Thursday started with a craft seminar by Fred Leebron entitled “From Page to Screen,” a primer on adapting your or others’ works for a movie script. Leebron used clips from the film version of his book Six Figures and excerpts from the book itself to show how the screenwriter altered his book for the movie. To adapt successfully a script from a book, Leebron says, “You can’t be too loyal to the book,” but you have to distill the story down to who (protagonist) wants what (goal) and who opposes that (antagonist) then cut everything else.
There were lots of good tips on how to accomplish this, but perhaps I’ll blog on that at a later date.
The workshop session on Day 4 started with our reading aloud our homework from the night before: 1) a real dream and a fake dream, 2) a real event and a made-up event, 3) an author bio where one thing is fake, and 4) the worst opening to a novel or story ever.
The key for exercises 1, 2, and 3 was for your fellow workshoppers to find either dream or either event equally believable, i.e., that the fake one of either wasn’t obvious. The fake item in our bios–that’s the writer we want to be, according to Pinckney. The worst openings were a lot of fun, but we all may have learned too much–Pinckney loved them and said we all needed to continue with the stories we started! Well, I’ll leave it up to you. Here’s my “worst opening ever”–
She stood on the windy promentory, the incessant breeze lifting her long, soft, blond tresses of hair, which surrounded her heart-shaped face like an ethereal halo. The waves crashed against the rocks in time with her pounding pulse. If Roderigo was no more, then she could be no more. To live without his well-formed arms around her, without his perfect pecs hers to caress, was as impossible as ceasing to breathe. She jumped.
A tip from Pinckney: If you’re stuck in a scene in a story or novel, open a new file and write a bad version of it. That’ll clear your writer’s block in no time!

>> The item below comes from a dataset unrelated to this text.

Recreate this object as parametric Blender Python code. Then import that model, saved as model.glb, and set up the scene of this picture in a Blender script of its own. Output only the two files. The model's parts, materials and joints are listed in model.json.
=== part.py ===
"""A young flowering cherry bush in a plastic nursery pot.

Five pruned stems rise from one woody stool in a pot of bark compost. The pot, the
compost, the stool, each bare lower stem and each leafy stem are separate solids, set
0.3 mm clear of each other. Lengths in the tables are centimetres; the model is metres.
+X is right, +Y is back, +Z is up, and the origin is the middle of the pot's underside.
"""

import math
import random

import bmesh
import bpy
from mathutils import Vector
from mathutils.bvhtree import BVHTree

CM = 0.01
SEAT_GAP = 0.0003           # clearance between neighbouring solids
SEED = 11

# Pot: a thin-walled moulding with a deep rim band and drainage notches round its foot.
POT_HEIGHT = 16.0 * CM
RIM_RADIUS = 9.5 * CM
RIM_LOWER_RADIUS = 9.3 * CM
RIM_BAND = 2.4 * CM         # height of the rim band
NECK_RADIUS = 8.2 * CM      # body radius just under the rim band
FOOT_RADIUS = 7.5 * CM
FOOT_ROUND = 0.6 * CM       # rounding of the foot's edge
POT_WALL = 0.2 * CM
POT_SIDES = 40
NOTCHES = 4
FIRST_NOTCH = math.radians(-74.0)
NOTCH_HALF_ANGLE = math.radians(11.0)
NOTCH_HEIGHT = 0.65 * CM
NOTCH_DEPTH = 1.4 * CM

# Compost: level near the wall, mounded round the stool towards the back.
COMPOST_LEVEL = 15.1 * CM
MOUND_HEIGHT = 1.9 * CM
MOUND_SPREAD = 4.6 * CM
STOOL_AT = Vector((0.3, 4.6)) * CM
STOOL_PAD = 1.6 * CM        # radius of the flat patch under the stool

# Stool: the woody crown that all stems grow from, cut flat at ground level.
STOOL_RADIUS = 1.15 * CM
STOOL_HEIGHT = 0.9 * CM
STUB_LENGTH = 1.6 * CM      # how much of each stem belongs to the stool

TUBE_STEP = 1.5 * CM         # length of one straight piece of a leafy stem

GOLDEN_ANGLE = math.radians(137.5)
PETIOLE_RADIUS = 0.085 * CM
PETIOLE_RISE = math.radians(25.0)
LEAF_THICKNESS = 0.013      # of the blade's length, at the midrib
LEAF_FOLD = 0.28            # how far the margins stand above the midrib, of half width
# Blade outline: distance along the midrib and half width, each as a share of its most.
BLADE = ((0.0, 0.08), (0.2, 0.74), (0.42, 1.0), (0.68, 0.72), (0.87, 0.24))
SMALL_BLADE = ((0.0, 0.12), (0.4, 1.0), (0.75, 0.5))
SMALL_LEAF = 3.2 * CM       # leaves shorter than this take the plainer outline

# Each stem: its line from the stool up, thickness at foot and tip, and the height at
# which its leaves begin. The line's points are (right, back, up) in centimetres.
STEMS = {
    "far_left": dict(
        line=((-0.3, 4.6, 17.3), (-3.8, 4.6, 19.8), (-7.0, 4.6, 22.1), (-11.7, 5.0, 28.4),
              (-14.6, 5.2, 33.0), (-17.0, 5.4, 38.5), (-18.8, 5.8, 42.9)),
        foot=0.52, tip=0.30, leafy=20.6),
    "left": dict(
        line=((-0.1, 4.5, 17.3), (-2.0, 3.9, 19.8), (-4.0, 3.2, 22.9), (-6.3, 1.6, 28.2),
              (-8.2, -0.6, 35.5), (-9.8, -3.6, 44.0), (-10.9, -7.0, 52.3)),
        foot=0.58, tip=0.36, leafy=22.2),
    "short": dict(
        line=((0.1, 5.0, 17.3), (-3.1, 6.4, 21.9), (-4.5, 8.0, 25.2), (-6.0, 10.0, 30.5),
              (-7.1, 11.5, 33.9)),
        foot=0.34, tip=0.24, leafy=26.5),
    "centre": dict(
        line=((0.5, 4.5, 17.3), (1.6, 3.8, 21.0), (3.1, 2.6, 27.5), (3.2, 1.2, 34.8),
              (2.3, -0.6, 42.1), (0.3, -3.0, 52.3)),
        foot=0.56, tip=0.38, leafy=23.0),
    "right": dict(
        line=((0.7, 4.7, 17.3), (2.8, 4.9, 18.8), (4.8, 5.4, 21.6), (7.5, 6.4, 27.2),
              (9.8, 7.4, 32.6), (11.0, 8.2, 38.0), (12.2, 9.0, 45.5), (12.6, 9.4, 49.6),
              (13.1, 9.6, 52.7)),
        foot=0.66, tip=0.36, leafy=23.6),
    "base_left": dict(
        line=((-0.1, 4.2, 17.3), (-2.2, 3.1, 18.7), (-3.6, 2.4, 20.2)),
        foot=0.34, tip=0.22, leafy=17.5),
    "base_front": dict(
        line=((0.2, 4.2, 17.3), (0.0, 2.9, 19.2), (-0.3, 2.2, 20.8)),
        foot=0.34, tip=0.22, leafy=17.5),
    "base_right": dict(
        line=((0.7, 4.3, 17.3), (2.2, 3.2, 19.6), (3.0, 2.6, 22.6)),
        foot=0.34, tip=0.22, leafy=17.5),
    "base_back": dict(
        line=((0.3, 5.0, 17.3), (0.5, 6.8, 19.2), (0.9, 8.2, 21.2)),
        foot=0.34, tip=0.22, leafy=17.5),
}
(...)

Then, it was hard to believe, but Day 5, the final day, rolled around. I was still dreading my critique, but I was at peace with it, despite a lot of tossing and turning during the night. I’d gotten to know the people in my workshop very well, and there wasn’t a mean person in the bunch. Their comments, I knew, would be worthwhile.

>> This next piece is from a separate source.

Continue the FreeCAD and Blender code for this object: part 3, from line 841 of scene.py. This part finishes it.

Day 5 started with a powerful craft seminar entitled “Turning to Literature for Writing Prompts: An Exercise in Reading as a Writer,” given by Dan Mueller. Mueller picked an unforgettable short story, “The Girl on the Plane,” by Mary Gaitskill and developed fifteen writing prompts from it. The story itself is about a man who boards a plane and ends up sitting next to a woman who reminds him of a girl he knew in college, a girl he rejected in a particularly horrific way.
A story, says Mueller, becomes unforgettable when there is an image in it, a powerful enough image that if you remove it, you have no story. The fifteen prompts from Gaitskill’s story illustrate what Mueller calls “the power of imagery.” I’m looking forward to writing fifteen stories from those prompts.
The final workshop session of the week started with an unusual exercise, one I’m not going to describe here because if anyone reading this takes a workshop from Pinckney Benedict (and you should), I don’t want to spoil it. The point of the exercise was for us as writers to understand the “allegory of self”–the place in your work where you find yourself, the place where you reveal yourself–and suffer the risk–as a writer.
And the dreaded hour arrived. Time for the critique. My stomach had been upset all morning. I knew I was being silly because I know I’m a good writer, but it’s that overwhelming insecurity you have when others read what you’ve written. I’d submitted the beginning to last year’s NaNoWriMo work, which was an apocalyptic piece about America after a right-wing takeover–not everybody’s cup of tea (no pun intended).
There were no negatives–even the few suggestions were logical, the things your writer’s blinders keep you from seeing. I did become emotional, but not for the reason I feared. I was so moved and uplifted by my fellow writers’ comments and raves I was almost overcome. I’m not going to describe the critique any further either, because I hold it in my heart with gratitude for a wonderful group of people I was privileged to meet and work with for five days–and that was not long enough.
My personal conference with Pinckney left me with a lot of thinking to do. I asked him what my next steps should be, and he indicated I was ready for a low-residency MFA. Wow.
A final panel, consisting of all the instructors, discussed the current state of publishing and how to break into it. Contests are one way, but every panelist emphasized you don’t get published unless you submit. None of the panelists were averse to self-publishing–at least, if they were, they didn’t speak up–but they also emphasized that anyone who self-publishes has to keep quality in mind at all times. Two of the instructors–Leebron and Benedict–have started their own, small publishing houses. They both are interested in new authors, and Benedict, in particular, indicated he prefers to deal directly with authors and not agents. A very thought-provoking and helpful final talk.
And then it was over. That was hard believe. We all felt as if we’d just arrived. We’d learned a lot, but we needed more. Next year seems so far away.
The week for me began on a low note of intimidation and insecurity, and it ended with seven new writer friends and a boost of confidence that will last me a lifetime. Tinker Mountain Writers Workshop is worth the time, the money, and the angst.